O encontro teve uma pauta extensa, pois o II encontro foi realizado em 2009 e a conjuntura envolvendo as comunidades quilombolas torna-se a cada dia mais complexa, necessitando de disseminação de informações e debates para acompanhar este contexto. Destacam-se na pauta a preparação para o encontro nacional quilombola, que ocorrerá em agosto de 2011, no estado do Rio de Janeiro e a nova gestão da Superintendência de Promoção da Igualdade Racial do Rio de Janeiro (SUPPIR-RJ), órgão estadual que tem competência para propor e monitorar ações do governo do estado junto as comunidades quilombolas e as ações da SEPPIR.

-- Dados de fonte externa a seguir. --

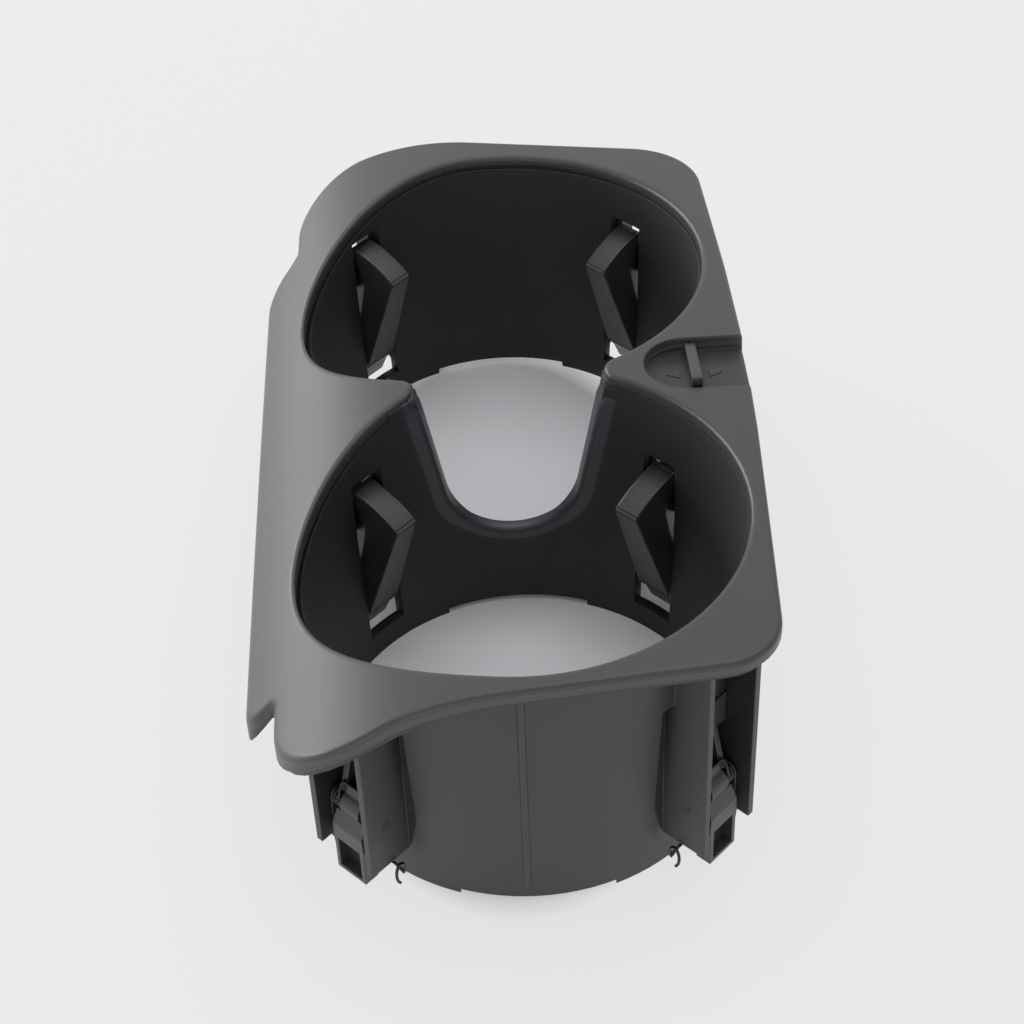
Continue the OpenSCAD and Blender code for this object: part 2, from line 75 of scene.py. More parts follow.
# The sizes below are measured from the front cup's axis, in millimetres.
FRONT_AXIS = cup_axis("front_cup")
ORIGIN = np.array([FRONT_AXIS[0], FRONT_AXIS[1], 0.0])
SPACING = float(cup_axis("rear_cup")[1] - FRONT_AXIS[1])
PIVOT_REACH = float(np.hypot(*(pivot("front_cup", 1) - FRONT_AXIS)[:2]))
PIVOT_H = float(pivot("front_cup", 1)[2])
# Growth of a cup's radius for each unit of height.
TAPER = 3.1 / 57.0
# Direction of a flap's rear corner from its pivot, in degrees.
BACK_ANGLE = 97.0


# Sizes and colours


def length(name, text, value, low=0.0, high=2000.0):
    return bpy.props.FloatProperty(name=name, description=text, default=value, min=low, max=high)


def colour(name, text, value):
    return bpy.props.FloatVectorProperty(
        name=name, description=text, default=value, size=3, subtype="COLOR", min=0.0, max=1.0)


class BezelSizes(bpy.types.PropertyGroup):
    top_h: length("Top", "Greatest height of the bezel, mm", 60.7)
    shell_t: length("Shell", "Thickness of the bezel, mm", 2.6)
    crown_r: length("Crown", "Radius of the long crown from front to rear, mm", 1900.0, 500.0)
    crest_y: length("Crest", "Distance of the crest in front of the front cup's axis, mm", 50.0)
    roll_r: length("Roll", "Radius of the roll along the left flank, mm", 51.5, 50.0)
    roll_start: length("Roll start", "Distance of the roll's start left of the axes, mm", 4.5)
    mouth_r: length("Mouth", "Radius of each mouth, mm", 40.30)
    neck_half: length("Neck", "Half width of the gap between the two necks, mm", 18.0)
    mouth_round: length("Mouth edge", "Rounding of the mouth's edge, mm", 1.1)
    rim_round: length("Outer edge", "Rounding of the outer edge, mm", 0.95)


class RecessSizes(bpy.types.PropertyGroup):
    end_x: length("Round end", "Centre of the round end, right of the axes, mm", 33.3)
    mid_y: length("Middle", "Middle of the recess behind the front axis, mm", 38.25)
    half_w: length("Half width", "Half the recess's width, mm", 7.9)
    depth: length("Depth", "Depth at the rear wall, mm", 3.0)
    floor_t: length("Floor", "Thickness of the recess's floor, mm", 1.3)
    fin_x: length("Fin", "Place of the catch's fin, right of the axes, mm", 34.8)
    fin_l: length("Fin length", "Length of the fin, mm", 13.8)
    fin_t: length("Fin thickness", "Thickness of the fin, mm", 1.9)
    fin_h: length("Fin height", "Height of the fin's top over the floor, mm", 2.05)


class NotchSizes(bpy.types.PropertyGroup):
    low: length("Low", "Height of the notch's lowest point, mm", 19.6)
    round_r: length("Round", "Radius of the notch's round bottom, mm", 13.5)
    lean: length("Lean", "Lean of the notch's sides, degrees", 10.5, 0.0, 45.0)
    web_t: length("Web", "Thickness of the web between the cups, mm", 2.4)
    foot_r: length("Cup foot", "Inner radius of a cup at its foot, mm", 37.0)
    taper: length("Taper", "Growth of a cup's radius for each mm of height", TAPER)
    top: length("Top", "Height at which its sides end, under the bezel, mm", 55.4)
    stand: length("Stand", "Stand of the rounded rim over the web, mm", 0.42)
    edge_round: length("Edge", "Rounding of the rim, mm", 1.4)
    leg: length("Leg", "Reach of the rim down the cups' insides, mm", 5.0)


class FlapSizes(bpy.types.PropertyGroup):
    tip_reach: length("Tip reach", "Distance of a flap's tip from the cup axis, mm", 29.0)
    tip_h: length("Tip height", "Height of a flap's tip, mm", 37.2)
    fall: length("Fall", "Fall of the top's radius from the tip to the back, mm", 1.25)
    tip_w: length("Tip width", "Width of a flap at its tip, mm", 4.9)
    heel_w: length("Heel width", "Width of a flap at its lower end, mm", 7.6)
    proud: length("Skin", "Stand of the outer skin over the core, mm", 0.15)
    edge_round: length("Edge", "Rounding of a flap's edges, mm", 0.35)
    ridges: bpy.props.IntProperty(
        name="Ridges", description="Fine ridges across a flap's top", default=13, min=3, max=40)


class SpringSizes(bpy.types.PropertyGroup):
    wire_d: length("Wire", "Thickness of the wire, mm", 0.6)
    coil_r: length("Coil", "Mean radius of a coil, mm", 1.95)
    turns: length("Turns", "Turns in one coil", 3.0)
    hub_w: length("Hub", "Width between the two coils, mm", 4.6)
    pocket_w: length("Pocket", "Distance over a pocket's plates, mm", 14.0)
    plate_foot: length("Plate foot", "Height of the plates' lower edge, mm", 9.0)
    bar_rise: length("Bar", "Rise of the bar across the flap over its pivot, mm", 5.2)


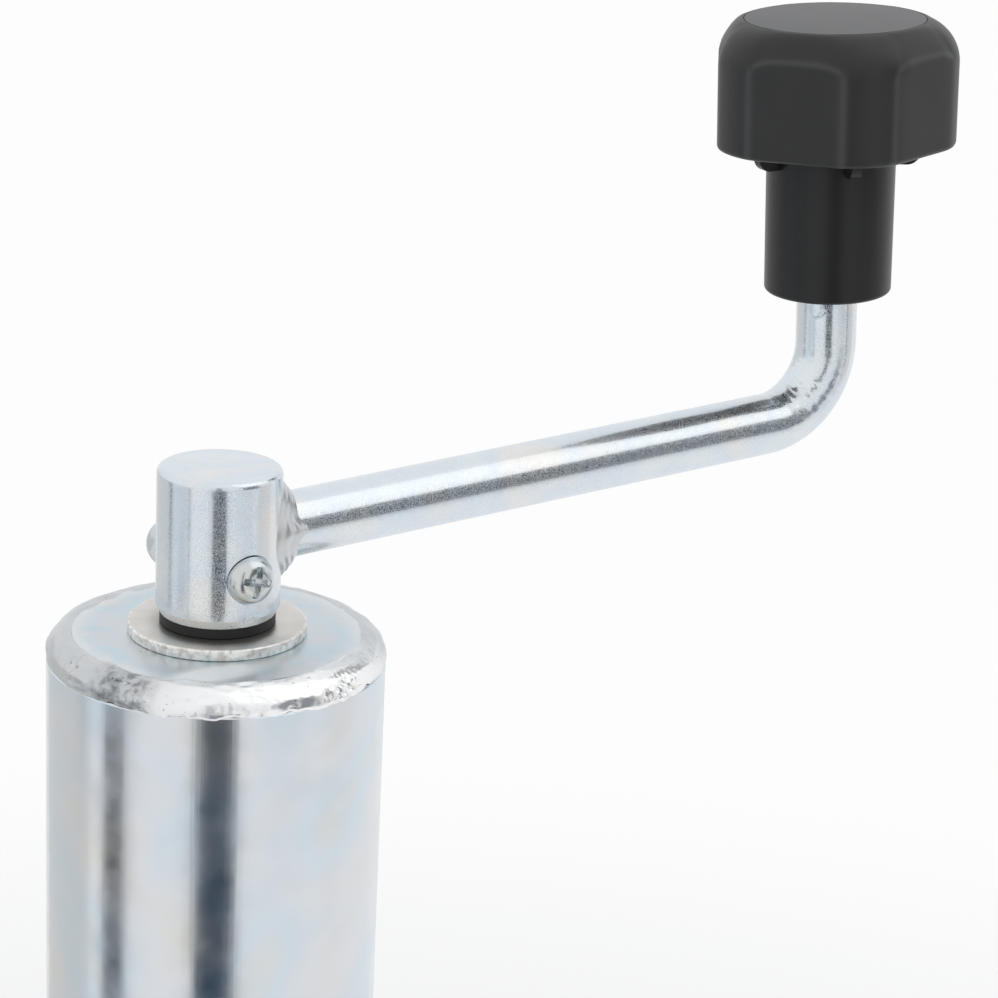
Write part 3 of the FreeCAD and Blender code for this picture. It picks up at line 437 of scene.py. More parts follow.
bump = add_node(
    tree, "ShaderNodeBump", {"Height": lumps.outputs["Fac"], "Distance": 0.07 * MM}
)
tree.links.new(marked.outputs[MIXED], shader.inputs["Base Color"])
tree.links.new(bump.outputs[0], shader.inputs["Normal"])
shader.inputs["Metallic"].default_value = 1.0
shader.inputs["Roughness"].default_value = 0.3
surface("rim_bead", bead_points(), weld_zinc, "outer_tube", "rim_weld_bead")

# TOP WASHER
# Turned steel washer, unplated and so warmer than the zinc, which lies loose on the plate.
# Faint turning marks, drawn coarser than the real ones so that they show, run round its
# faces. A painted shade darkens the face round the spacer ring, and its side is coarser, as
# cut.
WASHER_BORE = 7.5 * MM
SHADE_IN, SHADE_OUT = 10.2 * MM, 12.8 * MM
FACE_ENDS, SIDE_BEGINS = 15.3 * MM, 15.7 * MM
FACE_ROUGH, SIDE_ROUGH = 0.32, 0.45
washer_steel, tree, shader, place = start_material("turned_bright_steel")
apart = add_node(tree, "ShaderNodeSeparateXYZ", {"Vector": place})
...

Foi apresentada a nova diretoria da Associação das Comunidades Remanescentes de Quilombos do estado do Rio de Janeiro – ACQUILERJ, eleita em março deste ano, composta por:
– Presidente: Luis Sacopã
– Vice Presidente: Ivone Bernardo
– Primeiro Secretário: Lucilene
– Segundo Secretário: Juanice Ribeiro
– Diretor de Finanças: Adriano de Lima
– Segundo Diretor de Finanças: Josué Ribeiro
– Diretor Cultural: Roberto do Santos
– Diretor para Assuntos Fundiários: Bertolino Lima
Conselho fiscal
Ronaldo dos Santos
Jacqueline Alves
Helder dos Santos
O assunto principal apontado pelas comunidades continua sendo a morosidade no andamento dos processos de regularização territorial. O atraso nas publicações dos RTIDs, a não conclusão dos processos das comunidades quilombolas de Preto Forro, São José da Serra e Santana, o atraso no inicio dos trabalhos nas áreas com os processos já abertos junto ao INCRA e os conflitos locais enfrentados foram debatidos em plenário. A questão territorial continua sendo a base das reivindicações do movimento quilombola. Segundo a SUPPIR, o governador do estado, Sérgio Cabral, se comprometeu a regularizar os territórios quilombolas existentes nas terras pertencentes ao estado do Rio de Janeiro.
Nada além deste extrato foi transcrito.